Das bekam jüngst die bayerische ERS Electronic, Weltmarktführer im thermischen Testen von Halbleitern, zu spüren, als bei ihr ein chinesischer Investor einsteigen wollte. Ihre Testgeräte prüfen den Großteil aller in Autos verbauter ICs. Oder Elmos Semiconductor, ein Dortmunder Halbleiterhändler und Produzent, der in erster Linie die Kfz-Industrie beliefert. Dessen Wafer Fertigung sollte an den schwedischen Chip-Produzenten Silex Microsystems – Tochter einer chinesischen Muttergesellschaft – verkauft werden. Beide Deals wurden vom Bundeskabinett wegen „Sicherheitsbedenken“ untersagt.

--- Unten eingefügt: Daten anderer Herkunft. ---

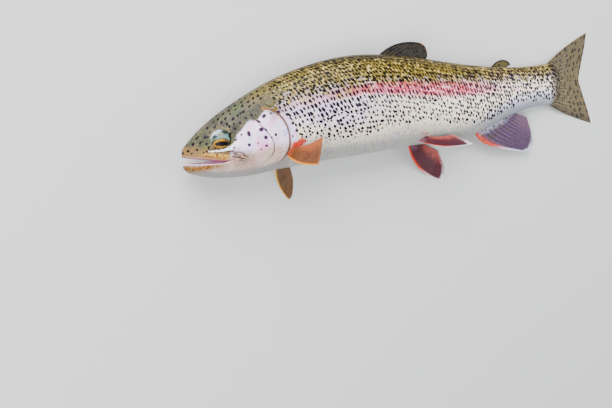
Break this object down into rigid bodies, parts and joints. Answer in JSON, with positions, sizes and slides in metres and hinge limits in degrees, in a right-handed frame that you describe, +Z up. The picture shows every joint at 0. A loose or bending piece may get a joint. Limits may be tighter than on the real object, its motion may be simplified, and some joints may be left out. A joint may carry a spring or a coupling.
{
  "type": "rainbow trout",
  "caption": "Life-size rainbow trout lying on its right side, left flank up, mouth a little open, fins half spread.",
  "frame": {"origin": "on the floor, under the middle of the whole fish's bounding box", "axes": "+X from the snout to the tail fin, +Y towards the back, +Z up, out of the left flank"},
  "size_m": [0.4112, 0.1308, 0.0655],
  "materials": {
    "olive_back": "wet gloss, dark spots",
    "silver_cheek": "wet gloss, silvery with a pink tint",
    "speckled_flank": "wet gloss, small scales, black spots and a pink stripe",
    "pale_jaw": "wet gloss",
    "gold_eye": "clear gloss over a gold iris",
    "pink_tongue": "wet gloss",
    "dark_fin": "wet, spotted, ribbed by rays",
    "violet_fin": "wet, ribbed by rays, pale tips",
    "amber_fin": "wet, ribbed by rays"
  },
  "bodies": {
    "root": {"head": "olive_back", "lower_jaw": "pale_jaw", "tongue": "pink_tongue", "gill_cover_left": "silver_cheek", "gill_cover_right": "silver_cheek", "eye_left": "gold_eye", "eye_right": "gold_eye", "trunk": "speckled_flank", "tail": "speckled_flank", "dorsal_fin": "dark_fin", "adipose_fin": "dark_fin", "tail_fin": "dark_fin", "anal_fin": "violet_fin", "pelvic_fin_left": "violet_fin", "pelvic_fin_right": "violet_fin", "pectoral_fin_left": "amber_fin", "pectoral_fin_right": "amber_fin"}
  },
  "joints": []
}
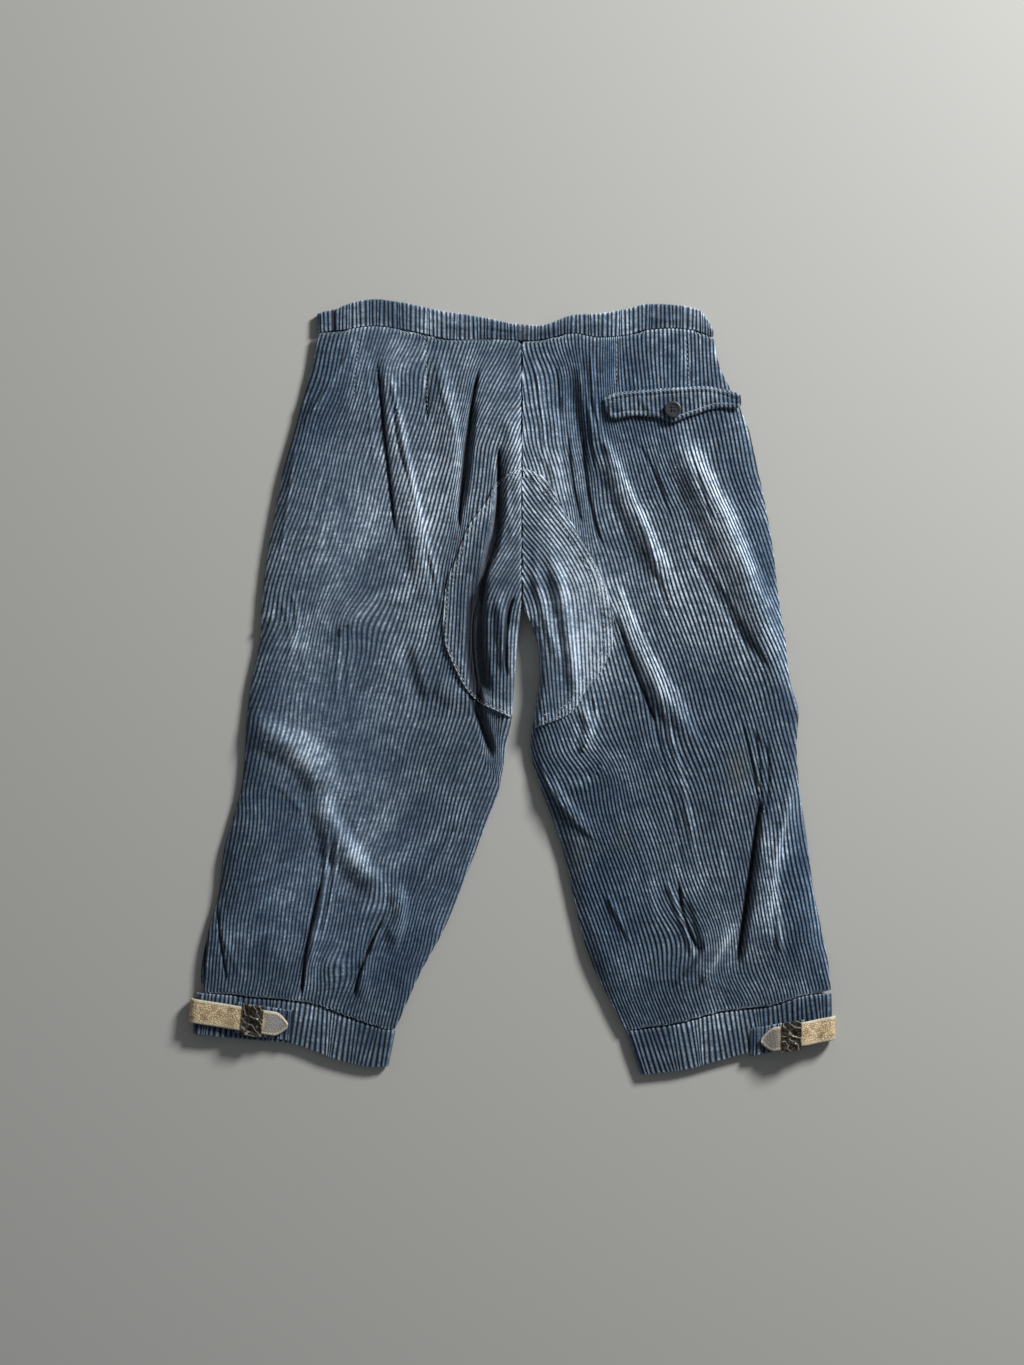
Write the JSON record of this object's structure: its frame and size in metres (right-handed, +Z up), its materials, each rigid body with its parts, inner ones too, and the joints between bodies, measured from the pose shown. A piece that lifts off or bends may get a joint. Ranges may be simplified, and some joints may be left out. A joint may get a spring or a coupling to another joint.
{
  "type": "corduroy knee breeches (shorts)",
  "caption": "Corduroy knee breeches laid flat, back up, with a waistband, darted seat, reinforced crotch, hip pocket flap and cuffs closed by a leather strap and metal buckle.",
  "frame": {"origin": "on the surface that the garment lies on, under the middle of its outline seen from above", "axes": "+X to the right as seen from above, towards the garment's right leg; +Y along the garment to the waistband; +Z up, away from the surface"},
  "size_m": [0.439, 0.5271, 0.017],
  "materials": {
    "corduroy": "faded slate-blue cotton corduroy with wide wales, worn pale on the wale tops and dark in the grooves",
    "strap": "worn tan leather, cracked, with a bare grey tip",
    "buckle": "dark aged bronze-brown metal with light scratches",
    "button": "dark grey, slightly worn"
  },
  "bodies": {
    "root": {"back_left": "corduroy", "back_right": "corduroy", "front_left": "corduroy", "front_right": "corduroy", "waistband_back_left": "corduroy", "waistband_back_right": "corduroy", "waistband_front": "corduroy", "seat_patch_left": "corduroy", "seat_patch_right": "corduroy", "pocket_flap": "corduroy", "flap_button": "button", "cuff_left": "corduroy", "cuff_right": "corduroy", "cuff_tab_left": "corduroy", "cuff_tab_right": "corduroy", "strap_left": "strap", "strap_right": "strap", "buckle_left": "buckle", "buckle_right": "buckle"}
  },
  "joints": []
}
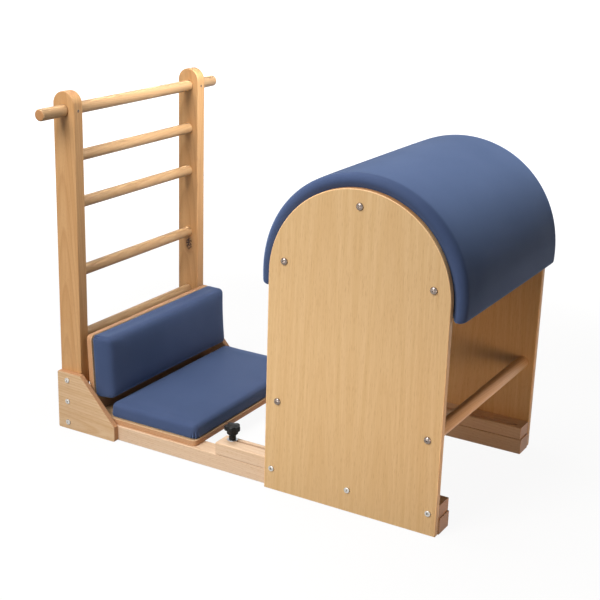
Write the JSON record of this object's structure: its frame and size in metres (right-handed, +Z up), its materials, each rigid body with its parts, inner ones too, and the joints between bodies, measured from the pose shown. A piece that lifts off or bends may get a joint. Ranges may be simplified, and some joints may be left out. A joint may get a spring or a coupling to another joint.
{
  "type": "pilates ladder barrel",
  "caption": "Padded half-round drum on arched side panels that slides along floor rails towards a ladder with a padded seat and backrest, held by clamp knobs.",
  "frame": {"origin": "on the floor, under the middle of the whole part's plan", "axes": "+X from the ladder to the drum, +Y to the left side, +Z up"},
  "size_m": [1.2446, 0.816, 0.9845],
  "materials": {
    "beech": "clear satin lacquer",
    "plywood": "clear satin lacquer, edges showing the plies",
    "vinyl": "smooth blue imitation leather, soft sheen",
    "foam": "open upholstery foam",
    "chrome": "bright plated",
    "steel": "zinc plated",
    "brass": "turned",
    "black_plastic": "moulded, fine matt"
  },
  "bodies": {
    "base_frame": {"base_rail_right": "beech", "base_rail_left": "beech", "ladder_post_right": "beech", "ladder_post_left": "beech", "handle_bar": "beech", "ladder_rung_1": "beech", "ladder_rung_2": "beech", "ladder_rung_3": "beech", "ladder_rung_4": "beech", "back_rail": "beech", "gusset_right": "plywood", "gusset_left": "plywood", "seat_board": "plywood", "back_board": "plywood", "seat_foam": "foam", "back_foam": "foam", "seat_cover": "vinyl", "back_cover": "vinyl", "gusset_bolt_right_1": "chrome", "gusset_bolt_right_2": "chrome", "gusset_bolt_right_3": "chrome", "clamp_insert_right": "brass", "gusset_bolt_left_1": "chrome", "gusset_bolt_left_2": "chrome", "gusset_bolt_left_3": "chrome", "clamp_insert_left": "brass"},
    "barrel_carriage": {"side_panel_right": "beech", "side_panel_left": "beech", "slotted_rail_right": "beech", "slotted_rail_left": "beech", "stretcher_front": "beech", "stretcher_rear": "beech", "drum_rib_right": "plywood", "drum_rib_left": "plywood", "drum_rib_middle": "plywood", "drum_skin": "plywood", "drum_foam": "foam", "drum_cover": "vinyl", "arch_bolt_right_1": "chrome", "arch_bolt_right_2": "chrome", "arch_bolt_right_3": "chrome", "stretcher_bolt_right_1": "chrome", "stretcher_bolt_right_2": "chrome", "rail_bolt_right_1": "chrome", "rail_bolt_right_2": "chrome", "rail_bolt_right_3": "chrome", "arch_bolt_left_1": "chrome", "arch_bolt_left_2": "chrome", "arch_bolt_left_3": "chrome", "stretcher_bolt_left_1": "chrome", "stretcher_bolt_left_2": "chrome", "rail_bolt_left_1": "chrome", "rail_bolt_left_2": "chrome", "rail_bolt_left_3": "chrome"},
    "clamp_right": {"clamp_knob_right": "black_plastic", "clamp_stud_right": "steel", "clamp_washer_right": "steel"},
    "clamp_left": {"clamp_knob_left": "black_plastic", "clamp_stud_left": "steel", "clamp_washer_left": "steel"}
  },
  "joints": [
    {"name": "barrel_slide", "type": "slide", "parent": "base_frame", "child": "barrel_carriage", "axis": [1, 0, 0], "range_m": [-0.07, 0]},
    {"name": "clamp_turn_right", "type": "hinge", "parent": "base_frame", "child": "clamp_right", "pos_m": [-0.05275, -0.27, 0.05], "axis": [0, 0, 1], "range_deg": [0, 540]},
    {"name": "clamp_turn_left", "type": "hinge", "parent": "base_frame", "child": "clamp_left", "pos_m": [-0.05275, 0.27, 0.05], "axis": [0, 0, 1], "range_deg": [0, 540]}
  ]
}
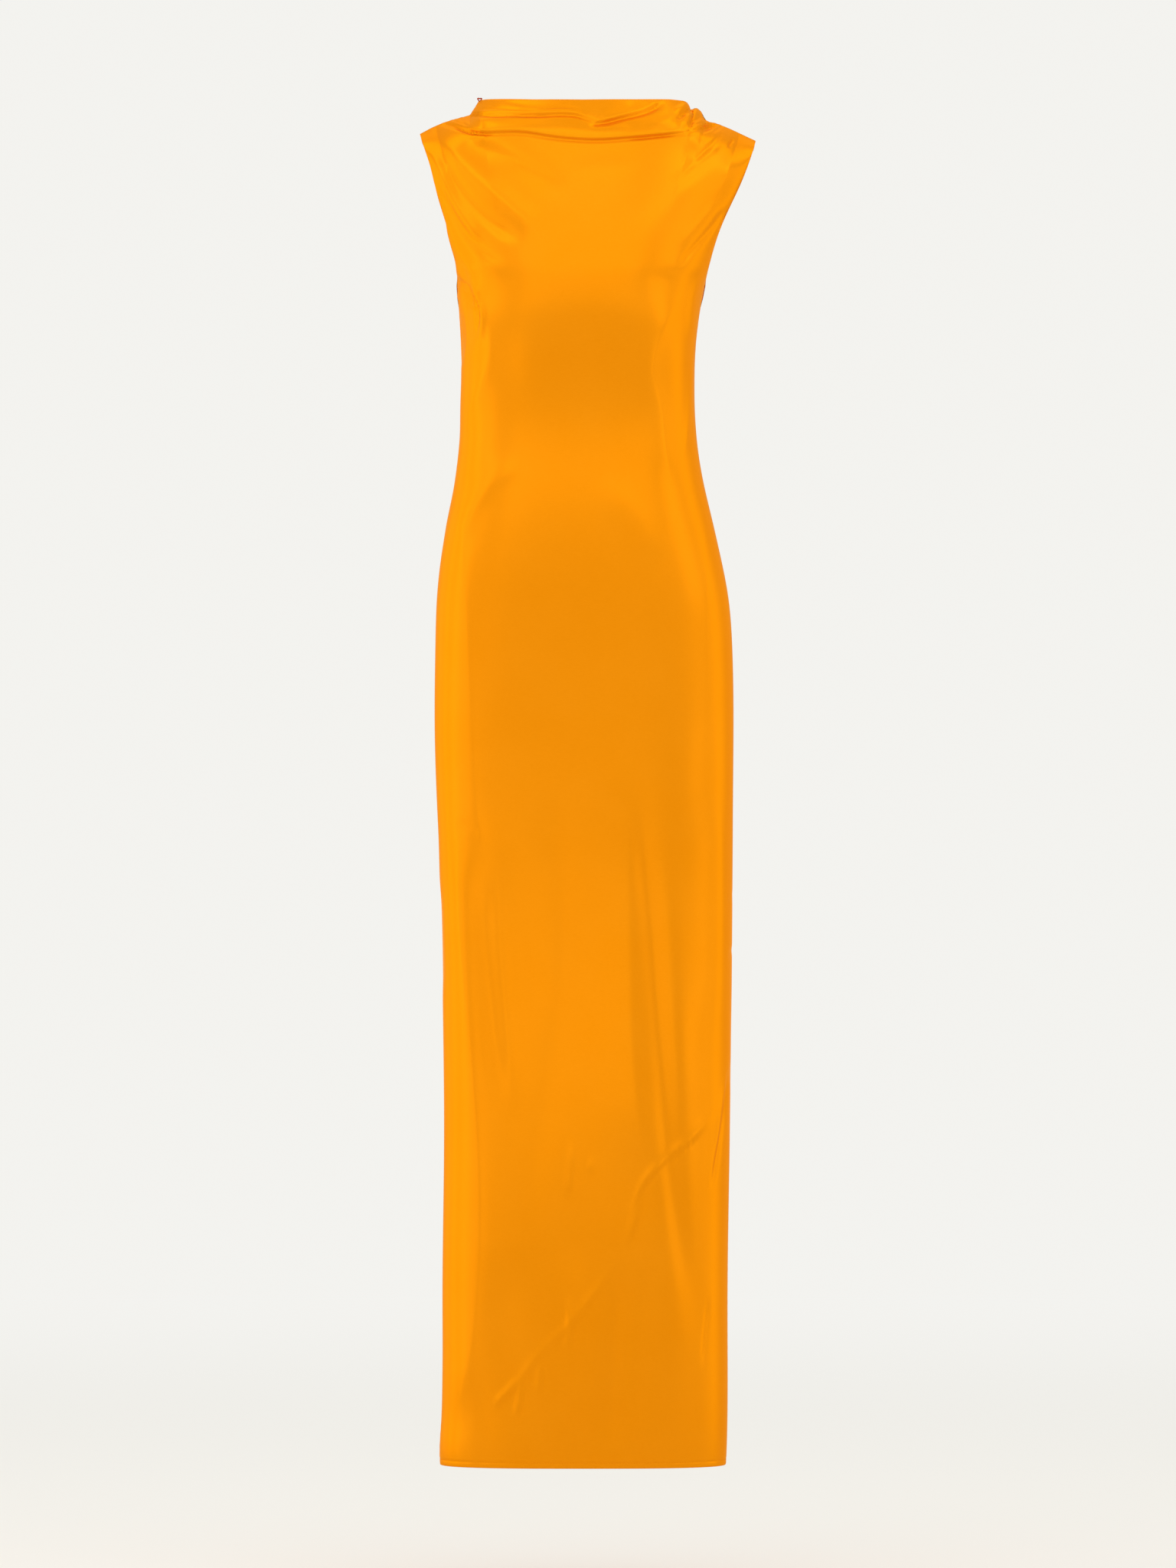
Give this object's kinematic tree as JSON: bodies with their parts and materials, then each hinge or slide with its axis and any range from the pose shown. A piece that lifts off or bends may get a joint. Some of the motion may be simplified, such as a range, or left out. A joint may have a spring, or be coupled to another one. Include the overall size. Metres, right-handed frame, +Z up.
{
  "type": "evening gown",
  "caption": "Long hollow evening gown with a high draped neckline gathered into extended cap shoulders, fitted at the waist and falling straight to a plain hem, open at neck, armholes and hem.",
  "frame": {"origin": "midway between the two shoulder seams, where the gown is held up", "axes": "+Z up, the front faces -Y, +X to the right seen from the front"},
  "size_m": [0.3676, 0.2365, 1.4921],
  "materials": {
    "satin": "satin weave, soft sheen"
  },
  "bodies": {
    "root": {"front_panel": "satin", "back_panel": "satin"}
  },
  "joints": []
}
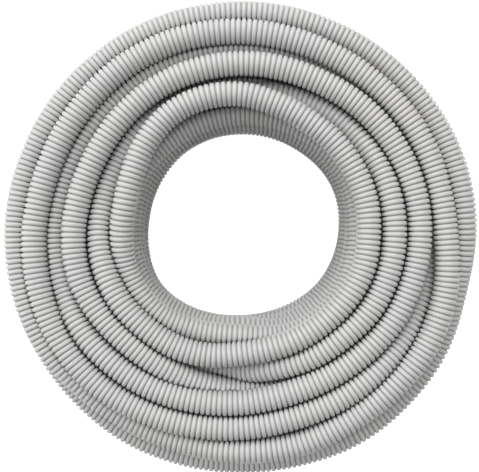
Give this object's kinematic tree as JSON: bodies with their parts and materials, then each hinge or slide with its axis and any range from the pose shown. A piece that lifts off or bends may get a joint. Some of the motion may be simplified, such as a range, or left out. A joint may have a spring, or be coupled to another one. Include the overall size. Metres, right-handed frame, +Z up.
{
  "type": "corrugated conduit coil",
  "caption": "Coil of light-grey corrugated plastic conduit, wound in round turns about an open bore and lying flat, for running electrical cable.",
  "frame": {"origin": "on the coil's axis, at floor level under the coil", "axes": "+Z up along the coil's axis; the coil lies flat with its turns round +Z"},
  "size_m": [0.4076, 0.4076, 0.123],
  "materials": {
    "conduit": "light-grey moulded plastic, satin"
  },
  "bodies": {
    "root": {"conduit_coil": "conduit"}
  },
  "joints": []
}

Chinesische Hersteller konnten trotz aller finanziellen Bemühungen ihren Rückstand zu den USA, Taiwan, Südkorea und Europa bisher nicht aufholen. Wobei die internationale Produktion von Mikrochips international hochgradig verflochten ist. Das Buch „Chip-War“ des US-Professors Chris Miller beschreibt dies so: Ein typischer Chip basiert auf Plänen des – in japanischem Besitz stehenden – britischen Unternehmens ARM. Und zwar mithilfe von Entwicklerteams in den USA und Israel – unter Verwendung von US-Entwicklungssoftware. Die fertigen Pläne werden in ein Werk nach Taiwan geschickt, das für seine Produktion spezielle Gase und hochreine Silizium-Wafer aus Japan kauft. Die „japanischen“ Pläne werden auf Atome genau ins Silizium geätzt. Mithilfe einiger hochpräziser Maschinen, für die es weltweit nur fünf Hersteller gibt: drei in den USA, einer in Japan, einer in Holland. Danach werden die Chips meist in Südostasien in Gehäuse verbaut und auf deutschen ERS-Testern geprüft, ehe sie in China in Smartphones oder Elektroautos landen.
Die Folgen der US-Vorschrift werden wir erst in den kommenden Jahren zu spüren bekommen. Vor allem, da Anwendungen künstlicher Intelligenz und von Supercomputing in der Weiterentwicklung der E-Autos und des autonomen Fahrens eine entscheidende Rolle spielen. Möglicherweise wird China nun seinerseits den Export wichtiger Güter der Energiewende oder von seltenen Erden drosseln. Die Embargo--Spirale könnte sich – wie bei Gas oder Erdöl – auch bei der Energiewende weiterdrehen.